Black Sheep: A Blue-Eyed Negro Speaks of Abandonment, Belonging, Racism, and Redemption
With an afterword by My Haley, PhD, widow of Alex Haley, famed author of Roots and Malcolm X
Ray Studevent walked hesitantly toward the door of the nursing home and prayed that his Momma, now in the throes of dementia, would recognize him. Surely, the blue eyes would give him away. The blue eyes that his Momma originally equated with hatred and brutality.
White on the outside, Black on the inside, Ray grew up on the eastern side of the Anacostia River, the Blackest part of the Blackest city in America not long after the assassination of Dr. Martin Luther King Jr. and the D.C. race riots. There were guidelines if you were Black; different rules if you were White; but only mixed messages for mixed-race children like Ray, who had to fight for acceptance and struggle to find his identity.

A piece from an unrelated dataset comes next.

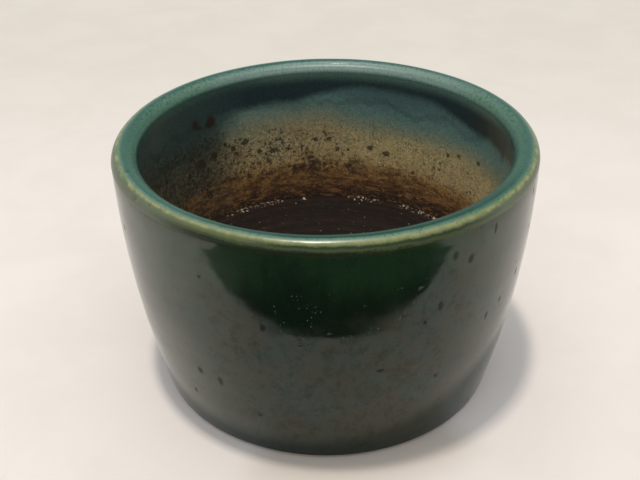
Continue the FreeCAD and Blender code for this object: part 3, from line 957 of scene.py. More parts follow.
@dataclass(frozen=True)
class PotShape:
    """Curves of the pot's section in millimetres, the same as the CAD model's.

    Attributes:
        rim_radius: outside radius at the shoulder.
        foot_radius: outside radius carried down to the ground.
        shoulder: height at which the lip starts.
        crest_round: radius over the top of the lip.
        slope: fall of the lip towards the mouth, in degrees.
        nose_round: radius at the lip's inner edge.
        belly_radius: largest radius inside.
        belly_height: height of that radius.
        floor: height of the raised floor.
        slab_radius: radius of the floor slab.
        slab_base: height of the slab's underside.
        ledge_radius: inside radius of the slab's ledge.
        ledge_base: height at which the ledge's upright face ends.
        foot_inside: inside radius of the foot ring.
        foot_bevel: bevel of the foot ring.
        coat: thickness of a glaze coat.
        drain_radius: radius of the drain hole.
    """

    rim_radius: float = 90.0
    foot_radius: float = 76.5
    shoulder: float = 109.0
    crest_round: float = 5.0
    slope: float = 50.0
    nose_round: float = 2.5
    belly_radius: float = 82.6
    belly_height: float = 78.0
    floor: float = 39.5
    slab_radius: float = 78.4
    slab_base: float = 31.5
    ledge_radius: float = 74.0
    ledge_base: float = 22.5
    foot_inside: float = 67.5
    foot_bevel: float = 1.0
    coat: float = 0.6
    drain_radius: float = 12.0

    @staticmethod
    def arc_radius(swell: float, rise: float) -> float:
        """Radius of an arc that starts upright.

        Args:
            swell: how far it moves sideways.
            rise: over which height.

        Returns:
            The radius.
        """
        return (swell**2 + rise**2) / (2 * swell)

    def wall(self, skin: float, low: float, high: float, count: int = 60) -> Profile:
        """The outer curve.

        Args:
            skin: depth below the finished glaze.
            low: lowest height.
            high: highest height.
            count: number of points.

        Returns:
            Points from low to high.
        """
        radius = self.arc_radius(self.rim_radius - self.foot_radius, self.shoulder)
        return [(self.rim_radius - radius + math.sqrt((radius - skin)**2 - (z - self.shoulder)**2), z)
                for z in np.linspace(low, high, count)]

    def mouth(self, skin: float, low: float, count: int = 40) -> tuple[Profile, Profile]:
        """The lip and the inner wall.

        Args:
            skin: depth below the finished glaze.
            low: height at which the inner wall ends.
            count: number of points on each arc.

        Returns:
            The lip from shoulder to mouth, and the wall from mouth to low.
        """
        slope = math.radians(self.slope)
        outward = Vector((-math.sin(slope), math.cos(slope)))
        downhill = Vector((-math.cos(slope), -math.sin(slope)))
        crest = Vector((self.rim_radius - self.crest_round, self.shoulder))
        belly_arc = self.arc_radius(self.belly_radius - self.slab_radius, self.belly_height - self.floor)
        belly = Vector((self.belly_radius - belly_arc, self.belly_height))
        near = crest + outward * (self.crest_round - self.nose_round)
        reach = belly_arc - self.coat + self.nose_round
        across = (near - belly).dot(downhill)
        nose = near + downhill * (-across - math.sqrt(
            across**2 - (near - belly).length_squared + reach**2))
        turned = math.pi / 2 + slope
        inward = math.atan2(*reversed(belly - nose)) % (2 * math.pi)
        face = belly_arc - self.coat + skin
        low_angle = math.asin((low - belly.y) / face)

        def arc(centre: Vector, radius: float, first: float, last: float) -> Profile:
            """Points on an arc.

            Args:
                centre: its centre.
                radius: its radius.
                first: first angle in radians.
                last: last angle in radians.

            Returns:
                The points.
            """
            return [(centre.x + radius * math.cos(a), centre.y + radius * math.sin(a))
                    for a in np.linspace(first, last, count)]

        lip = arc(crest, self.crest_round - skin, 0.0, turned)
        lip += arc(nose, self.nose_round - skin, turned, inward)
        return lip, arc(belly, face, inward - math.pi, low_angle)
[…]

Black Sheep: A Blue-Eyed Negro Speaks of Abandonment, Belonging, Racism, and Redemption is the unforgettable true story of Ray’s struggles as a mixed-race boy learning to fight the ghosts of his past to find trust and love. Abandoned by his White, heroin-addicted mother and Black, violently alcoholic father, Ray found salvation at age 5 when he was adopted into a loving, stable home by his father’s uncle Calvin and his wife, Lemell. But that is just the beginning of the story.
Lemell is suddenly widowed and must raise Ray and her two daughters as a single mother in Chocolate City. Each time she looks into Ray’s blue eyes, she sees the Klansmen who tormented her family as she grew up in segregated Mississippi.
Ray and Lemell must navigate the minefields of society’s outward racial tensions while inwardly, Lemell does her best to overlook her emotional scars and suppress her justifiable resentment toward White people when she looks into Ray’s blue eyes.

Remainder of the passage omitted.